The other issue is that hashmaps aren't idiomatic math. Sets are. Whether we use lists or hashmaps to implement the set abstraction, wrapping the implementation in the language of sets makes it clearer what we are doing.
;; add-to-hashmap (hashmap item) ...
;; becomes
(defun add-element-to-set (set element)
"Insert ELEMENT into SET and return SET."
(puthash element t set)
set)
layering abstractions is even more idiomatic:
(setf 'set-insert (function puthash))
helps the set abstraction permeate deeper into code
(defun add-element-to-set (set element)
"Insert ELEMENT into SET and return SET."
(set-insert element t set) ;;; CHANGED
set)
On the other hand, some people see this idiom as a bug not a feature.
About performance
The reason lists are idiomatic for sets (and many other things in Lisp) is because a lot of the time, lists are good enough. Checking if a string is a panagram inside of Emacs is probably one of those times. Suppose we use the procedure.
;;; PROGRAM ONE
(defun panagram? (sentence)
(let (s (upcase sentence))
(and
(string-match "A" s)
(string-match "B" s)
...
(string-match "Z" s))))
Implementation details aside, this blunt force form is O(n) time and space.

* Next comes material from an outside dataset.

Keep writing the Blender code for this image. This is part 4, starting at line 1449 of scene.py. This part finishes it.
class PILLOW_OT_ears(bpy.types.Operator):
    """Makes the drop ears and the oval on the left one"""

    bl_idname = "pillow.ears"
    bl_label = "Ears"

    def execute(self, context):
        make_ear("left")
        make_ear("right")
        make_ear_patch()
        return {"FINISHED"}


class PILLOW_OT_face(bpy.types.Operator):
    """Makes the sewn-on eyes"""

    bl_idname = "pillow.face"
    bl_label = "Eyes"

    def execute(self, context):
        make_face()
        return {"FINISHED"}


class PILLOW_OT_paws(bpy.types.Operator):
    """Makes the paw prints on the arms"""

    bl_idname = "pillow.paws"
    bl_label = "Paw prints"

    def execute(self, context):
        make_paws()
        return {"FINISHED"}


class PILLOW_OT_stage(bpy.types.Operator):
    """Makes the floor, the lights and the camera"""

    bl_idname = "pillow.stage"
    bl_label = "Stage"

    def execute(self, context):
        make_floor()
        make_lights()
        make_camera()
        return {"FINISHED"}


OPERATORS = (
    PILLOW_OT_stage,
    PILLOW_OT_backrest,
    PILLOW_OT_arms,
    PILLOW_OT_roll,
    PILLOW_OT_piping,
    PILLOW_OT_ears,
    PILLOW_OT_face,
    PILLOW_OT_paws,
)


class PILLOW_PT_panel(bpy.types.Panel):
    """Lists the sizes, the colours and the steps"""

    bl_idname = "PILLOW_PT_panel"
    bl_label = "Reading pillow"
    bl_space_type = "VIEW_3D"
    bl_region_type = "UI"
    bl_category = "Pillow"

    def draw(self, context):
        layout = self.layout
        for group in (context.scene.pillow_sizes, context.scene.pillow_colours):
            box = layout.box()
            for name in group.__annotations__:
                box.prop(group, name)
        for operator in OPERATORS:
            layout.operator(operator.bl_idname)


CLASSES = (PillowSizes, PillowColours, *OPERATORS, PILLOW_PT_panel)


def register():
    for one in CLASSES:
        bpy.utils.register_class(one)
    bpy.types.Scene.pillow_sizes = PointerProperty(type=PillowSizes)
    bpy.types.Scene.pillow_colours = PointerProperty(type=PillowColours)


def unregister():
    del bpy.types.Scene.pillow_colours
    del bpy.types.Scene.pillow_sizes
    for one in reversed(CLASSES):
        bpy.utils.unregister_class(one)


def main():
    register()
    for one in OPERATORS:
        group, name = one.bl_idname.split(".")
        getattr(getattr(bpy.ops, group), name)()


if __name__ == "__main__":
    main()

Because each letter in the input matters (at least in theory) we can't get better than O(n).
About hashmaps
O(1) time for lookups and insertions makes hashmaps attractive for many implementations. But the O(1) is amortized. Inserting n
elements into a hashmap takes O(n) time. Reading each of those n
elements also takes O(n) time. Hashmaps are only more efficient when we make many more reads than insertions. But here we have n
insertions into and n
reads from the hashmap before it gets garbage collected. There's no amortization. Using hashmaps is not a performance optimization.

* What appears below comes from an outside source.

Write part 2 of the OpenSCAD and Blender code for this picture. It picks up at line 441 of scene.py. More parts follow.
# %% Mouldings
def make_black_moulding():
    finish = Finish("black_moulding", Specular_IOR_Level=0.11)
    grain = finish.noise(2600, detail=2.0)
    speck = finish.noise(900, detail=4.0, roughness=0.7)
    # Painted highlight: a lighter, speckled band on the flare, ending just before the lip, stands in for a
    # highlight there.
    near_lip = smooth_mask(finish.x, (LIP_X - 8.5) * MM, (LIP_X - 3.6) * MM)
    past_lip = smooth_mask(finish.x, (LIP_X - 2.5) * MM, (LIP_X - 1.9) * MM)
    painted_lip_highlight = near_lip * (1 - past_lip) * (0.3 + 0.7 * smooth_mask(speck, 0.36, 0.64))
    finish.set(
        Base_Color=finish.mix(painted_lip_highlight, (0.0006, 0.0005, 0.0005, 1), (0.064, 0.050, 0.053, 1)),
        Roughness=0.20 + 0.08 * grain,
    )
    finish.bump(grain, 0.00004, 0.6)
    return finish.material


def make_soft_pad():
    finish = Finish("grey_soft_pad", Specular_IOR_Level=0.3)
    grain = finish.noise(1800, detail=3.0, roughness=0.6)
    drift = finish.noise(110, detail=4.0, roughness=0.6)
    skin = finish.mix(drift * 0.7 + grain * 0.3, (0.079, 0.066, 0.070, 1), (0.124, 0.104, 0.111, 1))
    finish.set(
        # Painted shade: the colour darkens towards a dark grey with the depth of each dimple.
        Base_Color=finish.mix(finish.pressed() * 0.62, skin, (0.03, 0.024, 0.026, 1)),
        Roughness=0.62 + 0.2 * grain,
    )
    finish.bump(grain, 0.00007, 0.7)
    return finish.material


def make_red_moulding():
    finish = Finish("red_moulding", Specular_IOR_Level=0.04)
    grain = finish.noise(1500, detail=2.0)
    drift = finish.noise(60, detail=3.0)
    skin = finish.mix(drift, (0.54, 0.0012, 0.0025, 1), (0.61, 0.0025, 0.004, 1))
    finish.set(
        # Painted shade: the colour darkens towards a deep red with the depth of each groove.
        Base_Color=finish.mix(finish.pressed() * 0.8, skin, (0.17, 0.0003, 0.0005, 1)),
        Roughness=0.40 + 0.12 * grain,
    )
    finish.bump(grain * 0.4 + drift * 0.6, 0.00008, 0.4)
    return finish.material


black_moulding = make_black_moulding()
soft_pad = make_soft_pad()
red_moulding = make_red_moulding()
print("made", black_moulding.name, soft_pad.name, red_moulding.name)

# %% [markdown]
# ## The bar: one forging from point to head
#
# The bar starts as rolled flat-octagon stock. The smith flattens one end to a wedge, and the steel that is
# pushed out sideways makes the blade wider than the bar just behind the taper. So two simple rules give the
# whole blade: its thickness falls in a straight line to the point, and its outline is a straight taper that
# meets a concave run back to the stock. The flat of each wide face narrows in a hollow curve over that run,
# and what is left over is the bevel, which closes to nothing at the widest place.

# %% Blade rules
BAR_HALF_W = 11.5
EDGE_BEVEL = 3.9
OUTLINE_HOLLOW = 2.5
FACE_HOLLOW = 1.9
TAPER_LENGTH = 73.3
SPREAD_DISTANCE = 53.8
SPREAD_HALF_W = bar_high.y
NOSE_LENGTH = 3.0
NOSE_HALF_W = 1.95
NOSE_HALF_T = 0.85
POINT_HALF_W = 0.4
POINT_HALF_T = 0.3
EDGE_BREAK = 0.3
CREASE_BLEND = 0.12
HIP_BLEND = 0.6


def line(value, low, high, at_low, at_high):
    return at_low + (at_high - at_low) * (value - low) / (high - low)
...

But hashing is more than hashmaps. So is mapping.
Mapping and Hashing
If we had a wishing well, after we wished for more wishing wells, we might wish for a hash function that hashes our string into the boolean panogram?
. Wait a minute, at the high level, that's what the problem is. It's just at the high level, the hash of the input string is a hashmap of characters rather than a simpler data structure that's easier to unpack. Let's be fearless and try writing our own hash function.
Hashing with primes
The first 26 primes are 2, 3, 5, 7, 11, 13, 17, 19, 23, 29, 31, 37, 41, 43, 47, 53, 59, 61, 67, 71, 73, 79, 83, 89, 97, 101
. Their product is 1267259750580658434
. Pseudo-code for panagram?
### PROGRAM TWO ###
product = 1
primes = array[2 3 5 ...101]
foreach character in string
product = product * primes[downcase(character) - 97]
return product modulo 1267259750580658434 == 0
avoids allocating the hash map, writing to it, and reading from it. Hashing at the level of the string rather than the character is generally simpler. The use of prime factors makes it a little more clever than is ideal. It requires more mental effort to understand than the blunt approach using (and ...)
or the use of hashmaps. It might not be worth it. But it might be a step in the right direction
PROGRAM TWO has some useful attributes:
- The reduction is simple. It compresses the string into an easily interpreted value.
- It utilizes the lexographic order inherent in the alphabet to map characters to values in an array.
- It reflects the boundaries of the input domain (26 characters). This is also true for PROGRAM ONE.
- Thinking about the characteristics of the input is a good thing. For example strings of less than 26 characters cannot be panagrams.
Simpler hashing
Using prime factorization is a generic approach that scales all the way out to things like Git source control and https. But like hashmaps, it feels like overkill here. There are simpler ways to record whether or not a character occurs in a string. All we need is one bit...
...but bitwise operations are a bit low level for elisp and emacs, so maybe we simulate them.
### PROGRAM THREE ###
bitmap = [0]
do 25 times
append 0 to bitmap # array length 26 all zeros
foreach character in string
bitmap[downcase(character) - 97] = 1
return reduce(bitmap 0 '#+) == 26
Remarks
What makes this problem potentially interesting is that we have to start thinking about properties of the data. For example, no string less than 26 characters can possibly be a pangram. And not only do we know that most strings are not pangrams we know the most likely ways in which they are not pangrams...such as missing q
or z
or x
.
That means we might come back to PROGRAM ONE and refactor the (and ...)
to
;;; PROGRAM FOUR ;;;
(defun panagram? (sentence)
(let (s (upcase sentence))
(and
(string-match "Q" s)
(string-match "Z" s)
...
(string-match "E" s))))
Most ordinary sentences will be rejected by the first string-match
and nearly all sentences would be rejected if the first regex was [QZXJ]
.
To put it another way, if we represent each character as one bit in a bitmap, there are 226-1 bitmaps that are not pangrams and only one that is. Finding pangrams efficiently correlates with rejecting strings quickly.